TASK OBJECTIVE: Print the data exactly, leaving nothing out.

***** PROVIDED INFORMATION *****

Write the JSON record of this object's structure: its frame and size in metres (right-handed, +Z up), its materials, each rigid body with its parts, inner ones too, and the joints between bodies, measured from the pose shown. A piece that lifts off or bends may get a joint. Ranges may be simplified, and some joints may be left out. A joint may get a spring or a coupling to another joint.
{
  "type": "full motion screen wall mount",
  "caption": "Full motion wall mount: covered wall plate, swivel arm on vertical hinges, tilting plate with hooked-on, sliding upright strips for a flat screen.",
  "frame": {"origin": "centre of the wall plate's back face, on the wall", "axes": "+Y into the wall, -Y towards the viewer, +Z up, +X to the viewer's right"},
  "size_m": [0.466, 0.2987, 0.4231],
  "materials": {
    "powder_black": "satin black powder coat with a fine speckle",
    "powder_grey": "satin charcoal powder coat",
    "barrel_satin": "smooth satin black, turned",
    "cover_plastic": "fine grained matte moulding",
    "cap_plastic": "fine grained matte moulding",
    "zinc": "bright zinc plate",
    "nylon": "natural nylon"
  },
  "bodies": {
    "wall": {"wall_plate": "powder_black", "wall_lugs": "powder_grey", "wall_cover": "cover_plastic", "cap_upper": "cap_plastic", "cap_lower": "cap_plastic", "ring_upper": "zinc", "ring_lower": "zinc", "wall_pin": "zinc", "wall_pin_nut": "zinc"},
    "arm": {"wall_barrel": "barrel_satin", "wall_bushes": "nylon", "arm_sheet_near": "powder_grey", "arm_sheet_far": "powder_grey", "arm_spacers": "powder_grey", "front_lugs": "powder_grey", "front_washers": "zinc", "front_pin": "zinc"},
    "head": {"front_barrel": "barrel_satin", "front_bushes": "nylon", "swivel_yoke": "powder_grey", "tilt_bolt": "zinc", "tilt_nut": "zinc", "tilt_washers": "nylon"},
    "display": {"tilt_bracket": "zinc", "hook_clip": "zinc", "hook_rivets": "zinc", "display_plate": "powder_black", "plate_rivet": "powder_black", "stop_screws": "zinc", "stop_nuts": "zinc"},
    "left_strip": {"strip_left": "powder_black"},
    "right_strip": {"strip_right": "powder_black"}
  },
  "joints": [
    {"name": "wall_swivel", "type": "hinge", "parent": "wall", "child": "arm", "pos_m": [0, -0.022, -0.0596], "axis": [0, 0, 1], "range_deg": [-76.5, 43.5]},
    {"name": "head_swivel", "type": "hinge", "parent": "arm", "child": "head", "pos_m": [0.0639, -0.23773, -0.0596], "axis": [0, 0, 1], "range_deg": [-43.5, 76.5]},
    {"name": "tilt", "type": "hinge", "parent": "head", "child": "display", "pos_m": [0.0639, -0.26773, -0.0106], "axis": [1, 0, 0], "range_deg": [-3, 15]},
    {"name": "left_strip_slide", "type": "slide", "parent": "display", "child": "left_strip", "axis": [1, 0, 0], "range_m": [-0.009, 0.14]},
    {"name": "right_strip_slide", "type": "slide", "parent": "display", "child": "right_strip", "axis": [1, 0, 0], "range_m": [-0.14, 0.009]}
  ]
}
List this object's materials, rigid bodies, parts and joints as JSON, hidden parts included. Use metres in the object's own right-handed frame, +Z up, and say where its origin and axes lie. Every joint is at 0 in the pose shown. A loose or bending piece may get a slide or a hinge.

*****

OUTPUT:
Write the JSON record of this object's structure: its frame and size in metres (right-handed, +Z up), its materials, each rigid body with its parts, inner ones too, and the joints between bodies, measured from the pose shown. A piece that lifts off or bends may get a joint. Ranges may be simplified, and some joints may be left out. A joint may get a spring or a coupling to another joint.
{
  "type": "full motion screen wall mount",
  "caption": "Full motion wall mount: covered wall plate, swivel arm on vertical hinges, tilting plate with hooked-on, sliding upright strips for a flat screen.",
  "frame": {"origin": "centre of the wall plate's back face, on the wall", "axes": "+Y into the wall, -Y towards the viewer, +Z up, +X to the viewer's right"},
  "size_m": [0.466, 0.2987, 0.4231],
  "materials": {
    "powder_black": "satin black powder coat with a fine speckle",
    "powder_grey": "satin charcoal powder coat",
    "barrel_satin": "smooth satin black, turned",
    "cover_plastic": "fine grained matte moulding",
    "cap_plastic": "fine grained matte moulding",
    "zinc": "bright zinc plate",
    "nylon": "natural nylon"
  },
  "bodies": {
    "wall": {"wall_plate": "powder_black", "wall_lugs": "powder_grey", "wall_cover": "cover_plastic", "cap_upper": "cap_plastic", "cap_lower": "cap_plastic", "ring_upper": "zinc", "ring_lower": "zinc", "wall_pin": "zinc", "wall_pin_nut": "zinc"},
    "arm": {"wall_barrel": "barrel_satin", "wall_bushes": "nylon", "arm_sheet_near": "powder_grey", "arm_sheet_far": "powder_grey", "arm_spacers": "powder_grey", "front_lugs": "powder_grey", "front_washers": "zinc", "front_pin": "zinc"},
    "head": {"front_barrel": "barrel_satin", "front_bushes": "nylon", "swivel_yoke": "powder_grey", "tilt_bolt": "zinc", "tilt_nut": "zinc", "tilt_washers": "nylon"},
    "display": {"tilt_bracket": "zinc", "hook_clip": "zinc", "hook_rivets": "zinc", "display_plate": "powder_black", "plate_rivet": "powder_black", "stop_screws": "zinc", "stop_nuts": "zinc"},
    "left_strip": {"strip_left": "powder_black"},
    "right_strip": {"strip_right": "powder_black"}
  },
  "joints": [
    {"name": "wall_swivel", "type": "hinge", "parent": "wall", "child": "arm", "pos_m": [0, -0.022, -0.0596], "axis": [0, 0, 1], "range_deg": [-76.5, 43.5]},
    {"name": "head_swivel", "type": "hinge", "parent": "arm", "child": "head", "pos_m": [0.0639, -0.23773, -0.0596], "axis": [0, 0, 1], "range_deg": [-43.5, 76.5]},
    {"name": "tilt", "type": "hinge", "parent": "head", "child": "display", "pos_m": [0.0639, -0.26773, -0.0106], "axis": [1, 0, 0], "range_deg": [-3, 15]},
    {"name": "left_strip_slide", "type": "slide", "parent": "display", "child": "left_strip", "axis": [1, 0, 0], "range_m": [-0.009, 0.14]},
    {"name": "right_strip_slide", "type": "slide", "parent": "display", "child": "right_strip", "axis": [1, 0, 0], "range_m": [-0.14, 0.009]}
  ]
}
List this object's materials, rigid bodies, parts and joints as JSON, hidden parts included. Use metres in the object's own right-handed frame, +Z up, and say where its origin and axes lie. Every joint is at 0 in the pose shown. A loose or bending piece may get a slide or a hinge.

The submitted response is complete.